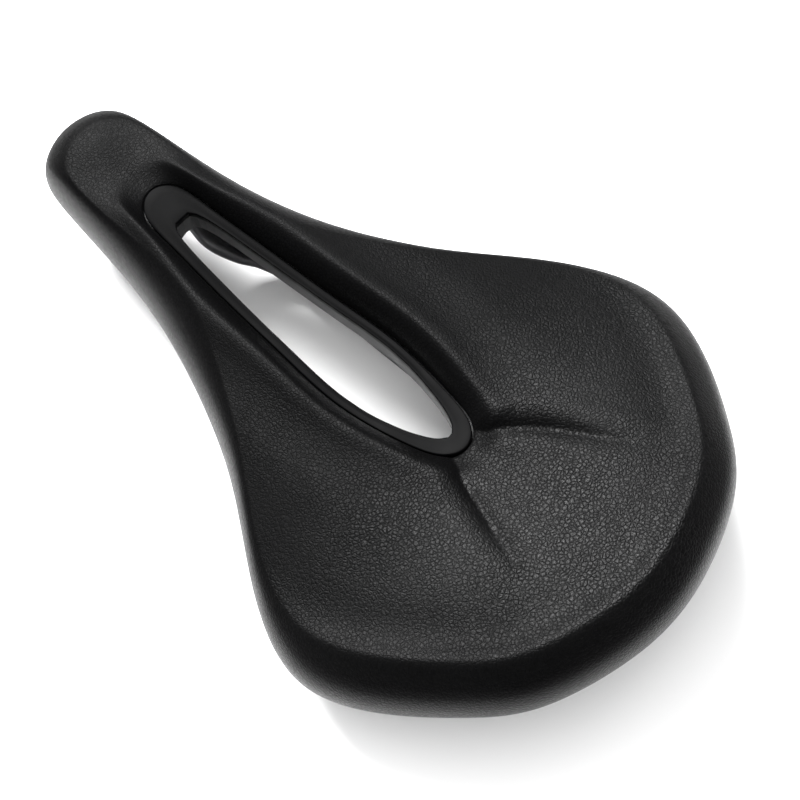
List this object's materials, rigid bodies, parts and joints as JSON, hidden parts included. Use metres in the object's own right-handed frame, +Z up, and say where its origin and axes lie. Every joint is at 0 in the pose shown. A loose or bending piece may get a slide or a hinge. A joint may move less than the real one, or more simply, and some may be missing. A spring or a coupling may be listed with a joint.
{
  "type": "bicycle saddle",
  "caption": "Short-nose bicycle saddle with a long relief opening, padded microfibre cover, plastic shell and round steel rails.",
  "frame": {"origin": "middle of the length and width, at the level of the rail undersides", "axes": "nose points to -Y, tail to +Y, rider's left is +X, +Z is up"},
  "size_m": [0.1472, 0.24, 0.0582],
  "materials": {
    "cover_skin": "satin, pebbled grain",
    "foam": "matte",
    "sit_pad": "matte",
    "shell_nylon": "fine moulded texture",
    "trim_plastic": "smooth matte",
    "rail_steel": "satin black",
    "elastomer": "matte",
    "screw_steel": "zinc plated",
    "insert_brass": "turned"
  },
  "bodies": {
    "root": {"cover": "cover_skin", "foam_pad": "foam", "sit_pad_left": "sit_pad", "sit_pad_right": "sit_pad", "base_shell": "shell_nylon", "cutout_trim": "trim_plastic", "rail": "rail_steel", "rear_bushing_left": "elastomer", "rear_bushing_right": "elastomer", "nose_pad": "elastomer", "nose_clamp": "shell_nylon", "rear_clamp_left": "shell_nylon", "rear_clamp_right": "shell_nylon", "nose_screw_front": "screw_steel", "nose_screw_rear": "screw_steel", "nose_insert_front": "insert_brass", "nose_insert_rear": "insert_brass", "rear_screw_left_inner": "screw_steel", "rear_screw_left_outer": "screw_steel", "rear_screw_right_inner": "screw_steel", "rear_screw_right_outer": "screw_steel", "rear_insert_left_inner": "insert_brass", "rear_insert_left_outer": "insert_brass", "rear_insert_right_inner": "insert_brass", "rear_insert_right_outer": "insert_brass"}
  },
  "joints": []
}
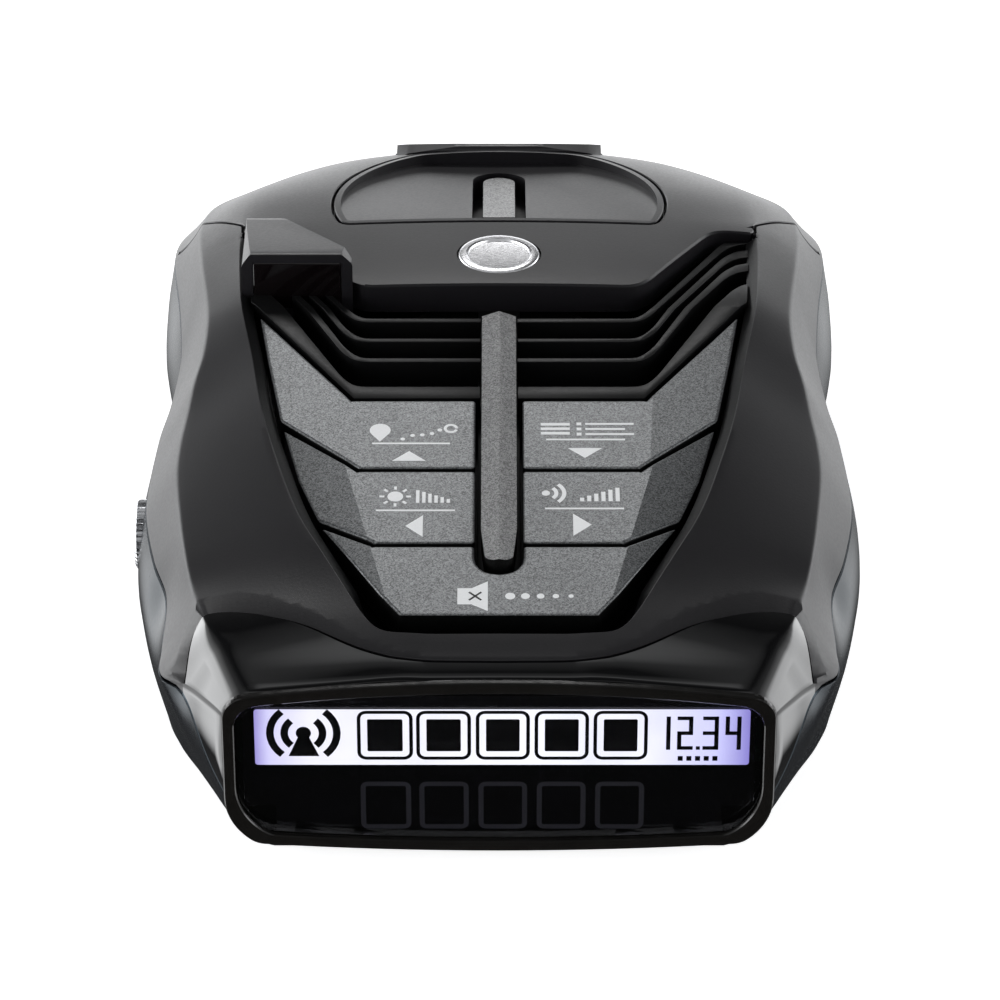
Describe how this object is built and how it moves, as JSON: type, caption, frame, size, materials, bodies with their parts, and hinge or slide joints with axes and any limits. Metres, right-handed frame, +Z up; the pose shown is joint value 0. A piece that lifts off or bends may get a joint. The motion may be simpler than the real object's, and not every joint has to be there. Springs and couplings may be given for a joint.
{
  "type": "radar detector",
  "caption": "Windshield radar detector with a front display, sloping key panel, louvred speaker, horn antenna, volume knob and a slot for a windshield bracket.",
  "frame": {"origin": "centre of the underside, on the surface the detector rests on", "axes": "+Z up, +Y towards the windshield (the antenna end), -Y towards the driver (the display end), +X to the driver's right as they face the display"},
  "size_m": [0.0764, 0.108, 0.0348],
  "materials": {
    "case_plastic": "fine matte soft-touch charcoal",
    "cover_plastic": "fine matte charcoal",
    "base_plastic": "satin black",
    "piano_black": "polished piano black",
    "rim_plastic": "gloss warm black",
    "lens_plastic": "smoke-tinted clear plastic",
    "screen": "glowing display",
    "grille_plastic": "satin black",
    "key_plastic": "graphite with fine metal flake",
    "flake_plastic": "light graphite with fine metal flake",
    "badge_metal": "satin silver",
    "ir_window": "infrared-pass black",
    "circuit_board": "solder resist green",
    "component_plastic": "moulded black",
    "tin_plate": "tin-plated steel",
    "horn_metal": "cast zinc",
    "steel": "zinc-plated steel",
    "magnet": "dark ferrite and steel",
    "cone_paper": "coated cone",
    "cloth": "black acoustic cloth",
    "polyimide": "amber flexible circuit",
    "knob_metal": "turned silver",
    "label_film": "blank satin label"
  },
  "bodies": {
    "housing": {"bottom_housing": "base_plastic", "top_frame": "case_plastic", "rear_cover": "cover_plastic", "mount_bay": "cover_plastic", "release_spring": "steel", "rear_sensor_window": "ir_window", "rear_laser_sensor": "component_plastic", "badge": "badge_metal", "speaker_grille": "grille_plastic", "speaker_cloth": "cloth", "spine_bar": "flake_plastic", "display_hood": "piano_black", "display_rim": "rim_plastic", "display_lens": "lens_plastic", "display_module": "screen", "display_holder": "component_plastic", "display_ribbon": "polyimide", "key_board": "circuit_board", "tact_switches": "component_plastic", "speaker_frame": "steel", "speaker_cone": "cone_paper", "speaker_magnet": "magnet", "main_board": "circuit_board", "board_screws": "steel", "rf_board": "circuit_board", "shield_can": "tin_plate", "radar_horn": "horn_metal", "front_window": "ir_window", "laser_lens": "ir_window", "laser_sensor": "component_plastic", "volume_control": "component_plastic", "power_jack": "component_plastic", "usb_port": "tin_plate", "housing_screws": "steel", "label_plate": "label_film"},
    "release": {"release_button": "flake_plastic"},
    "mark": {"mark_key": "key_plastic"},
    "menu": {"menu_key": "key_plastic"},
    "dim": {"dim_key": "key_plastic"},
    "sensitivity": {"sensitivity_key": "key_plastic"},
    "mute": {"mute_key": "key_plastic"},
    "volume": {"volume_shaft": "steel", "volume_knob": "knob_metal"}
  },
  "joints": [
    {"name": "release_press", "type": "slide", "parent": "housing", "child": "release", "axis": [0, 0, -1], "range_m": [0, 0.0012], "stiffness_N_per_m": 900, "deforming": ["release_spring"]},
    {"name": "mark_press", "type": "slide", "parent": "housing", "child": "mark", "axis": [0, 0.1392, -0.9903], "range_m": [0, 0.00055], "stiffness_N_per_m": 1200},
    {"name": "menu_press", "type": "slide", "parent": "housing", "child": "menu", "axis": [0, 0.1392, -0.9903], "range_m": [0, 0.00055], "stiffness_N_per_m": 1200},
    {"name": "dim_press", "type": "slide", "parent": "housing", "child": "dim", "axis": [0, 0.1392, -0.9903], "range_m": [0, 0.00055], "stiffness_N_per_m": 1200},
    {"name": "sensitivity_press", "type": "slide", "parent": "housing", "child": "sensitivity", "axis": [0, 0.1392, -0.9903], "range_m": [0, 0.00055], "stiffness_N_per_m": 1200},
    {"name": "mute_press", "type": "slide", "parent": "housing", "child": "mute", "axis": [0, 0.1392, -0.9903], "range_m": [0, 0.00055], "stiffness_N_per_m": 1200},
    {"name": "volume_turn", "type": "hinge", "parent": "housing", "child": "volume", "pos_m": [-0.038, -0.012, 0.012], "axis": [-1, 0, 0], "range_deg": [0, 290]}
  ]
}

:::::

EXERCISE AIM: Each line above must be reproduced exactly as it stands.

EXERCISE ANSWER:
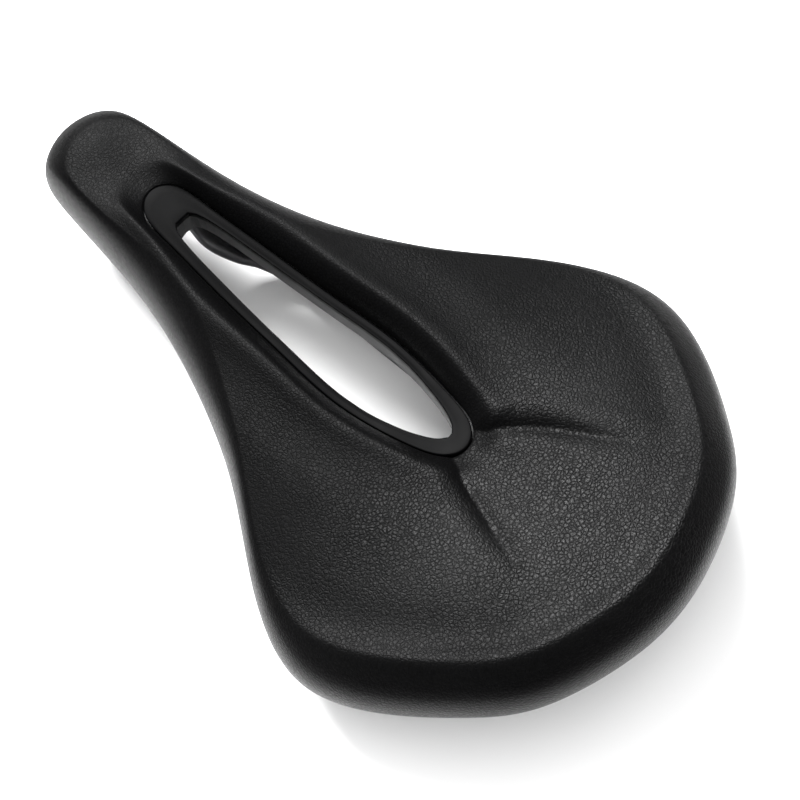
List this object's materials, rigid bodies, parts and joints as JSON, hidden parts included. Use metres in the object's own right-handed frame, +Z up, and say where its origin and axes lie. Every joint is at 0 in the pose shown. A loose or bending piece may get a slide or a hinge. A joint may move less than the real one, or more simply, and some may be missing. A spring or a coupling may be listed with a joint.
{
  "type": "bicycle saddle",
  "caption": "Short-nose bicycle saddle with a long relief opening, padded microfibre cover, plastic shell and round steel rails.",
  "frame": {"origin": "middle of the length and width, at the level of the rail undersides", "axes": "nose points to -Y, tail to +Y, rider's left is +X, +Z is up"},
  "size_m": [0.1472, 0.24, 0.0582],
  "materials": {
    "cover_skin": "satin, pebbled grain",
    "foam": "matte",
    "sit_pad": "matte",
    "shell_nylon": "fine moulded texture",
    "trim_plastic": "smooth matte",
    "rail_steel": "satin black",
    "elastomer": "matte",
    "screw_steel": "zinc plated",
    "insert_brass": "turned"
  },
  "bodies": {
    "root": {"cover": "cover_skin", "foam_pad": "foam", "sit_pad_left": "sit_pad", "sit_pad_right": "sit_pad", "base_shell": "shell_nylon", "cutout_trim": "trim_plastic", "rail": "rail_steel", "rear_bushing_left": "elastomer", "rear_bushing_right": "elastomer", "nose_pad": "elastomer", "nose_clamp": "shell_nylon", "rear_clamp_left": "shell_nylon", "rear_clamp_right": "shell_nylon", "nose_screw_front": "screw_steel", "nose_screw_rear": "screw_steel", "nose_insert_front": "insert_brass", "nose_insert_rear": "insert_brass", "rear_screw_left_inner": "screw_steel", "rear_screw_left_outer": "screw_steel", "rear_screw_right_inner": "screw_steel", "rear_screw_right_outer": "screw_steel", "rear_insert_left_inner": "insert_brass", "rear_insert_left_outer": "insert_brass", "rear_insert_right_inner": "insert_brass", "rear_insert_right_outer": "insert_brass"}
  },
  "joints": []
}
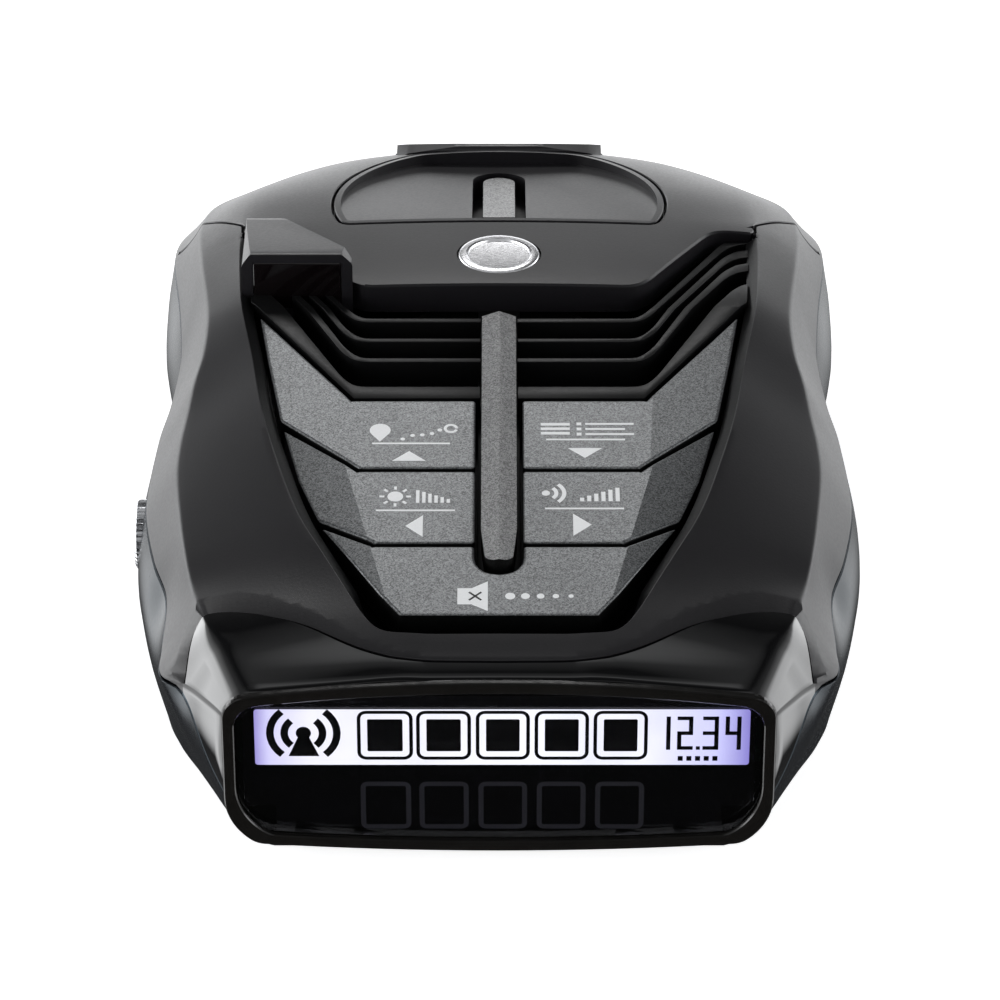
Describe how this object is built and how it moves, as JSON: type, caption, frame, size, materials, bodies with their parts, and hinge or slide joints with axes and any limits. Metres, right-handed frame, +Z up; the pose shown is joint value 0. A piece that lifts off or bends may get a joint. The motion may be simpler than the real object's, and not every joint has to be there. Springs and couplings may be given for a joint.
{
  "type": "radar detector",
  "caption": "Windshield radar detector with a front display, sloping key panel, louvred speaker, horn antenna, volume knob and a slot for a windshield bracket.",
  "frame": {"origin": "centre of the underside, on the surface the detector rests on", "axes": "+Z up, +Y towards the windshield (the antenna end), -Y towards the driver (the display end), +X to the driver's right as they face the display"},
  "size_m": [0.0764, 0.108, 0.0348],
  "materials": {
    "case_plastic": "fine matte soft-touch charcoal",
    "cover_plastic": "fine matte charcoal",
    "base_plastic": "satin black",
    "piano_black": "polished piano black",
    "rim_plastic": "gloss warm black",
    "lens_plastic": "smoke-tinted clear plastic",
    "screen": "glowing display",
    "grille_plastic": "satin black",
    "key_plastic": "graphite with fine metal flake",
    "flake_plastic": "light graphite with fine metal flake",
    "badge_metal": "satin silver",
    "ir_window": "infrared-pass black",
    "circuit_board": "solder resist green",
    "component_plastic": "moulded black",
    "tin_plate": "tin-plated steel",
    "horn_metal": "cast zinc",
    "steel": "zinc-plated steel",
    "magnet": "dark ferrite and steel",
    "cone_paper": "coated cone",
    "cloth": "black acoustic cloth",
    "polyimide": "amber flexible circuit",
    "knob_metal": "turned silver",
    "label_film": "blank satin label"
  },
  "bodies": {
    "housing": {"bottom_housing": "base_plastic", "top_frame": "case_plastic", "rear_cover": "cover_plastic", "mount_bay": "cover_plastic", "release_spring": "steel", "rear_sensor_window": "ir_window", "rear_laser_sensor": "component_plastic", "badge": "badge_metal", "speaker_grille": "grille_plastic", "speaker_cloth": "cloth", "spine_bar": "flake_plastic", "display_hood": "piano_black", "display_rim": "rim_plastic", "display_lens": "lens_plastic", "display_module": "screen", "display_holder": "component_plastic", "display_ribbon": "polyimide", "key_board": "circuit_board", "tact_switches": "component_plastic", "speaker_frame": "steel", "speaker_cone": "cone_paper", "speaker_magnet": "magnet", "main_board": "circuit_board", "board_screws": "steel", "rf_board": "circuit_board", "shield_can": "tin_plate", "radar_horn": "horn_metal", "front_window": "ir_window", "laser_lens": "ir_window", "laser_sensor": "component_plastic", "volume_control": "component_plastic", "power_jack": "component_plastic", "usb_port": "tin_plate", "housing_screws": "steel", "label_plate": "label_film"},
    "release": {"release_button": "flake_plastic"},
    "mark": {"mark_key": "key_plastic"},
    "menu": {"menu_key": "key_plastic"},
    "dim": {"dim_key": "key_plastic"},
    "sensitivity": {"sensitivity_key": "key_plastic"},
    "mute": {"mute_key": "key_plastic"},
    "volume": {"volume_shaft": "steel", "volume_knob": "knob_metal"}
  },
  "joints": [
    {"name": "release_press", "type": "slide", "parent": "housing", "child": "release", "axis": [0, 0, -1], "range_m": [0, 0.0012], "stiffness_N_per_m": 900, "deforming": ["release_spring"]},
    {"name": "mark_press", "type": "slide", "parent": "housing", "child": "mark", "axis": [0, 0.1392, -0.9903], "range_m": [0, 0.00055], "stiffness_N_per_m": 1200},
    {"name": "menu_press", "type": "slide", "parent": "housing", "child": "menu", "axis": [0, 0.1392, -0.9903], "range_m": [0, 0.00055], "stiffness_N_per_m": 1200},
    {"name": "dim_press", "type": "slide", "parent": "housing", "child": "dim", "axis": [0, 0.1392, -0.9903], "range_m": [0, 0.00055], "stiffness_N_per_m": 1200},
    {"name": "sensitivity_press", "type": "slide", "parent": "housing", "child": "sensitivity", "axis": [0, 0.1392, -0.9903], "range_m": [0, 0.00055], "stiffness_N_per_m": 1200},
    {"name": "mute_press", "type": "slide", "parent": "housing", "child": "mute", "axis": [0, 0.1392, -0.9903], "range_m": [0, 0.00055], "stiffness_N_per_m": 1200},
    {"name": "volume_turn", "type": "hinge", "parent": "housing", "child": "volume", "pos_m": [-0.038, -0.012, 0.012], "axis": [-1, 0, 0], "range_deg": [0, 290]}
  ]
}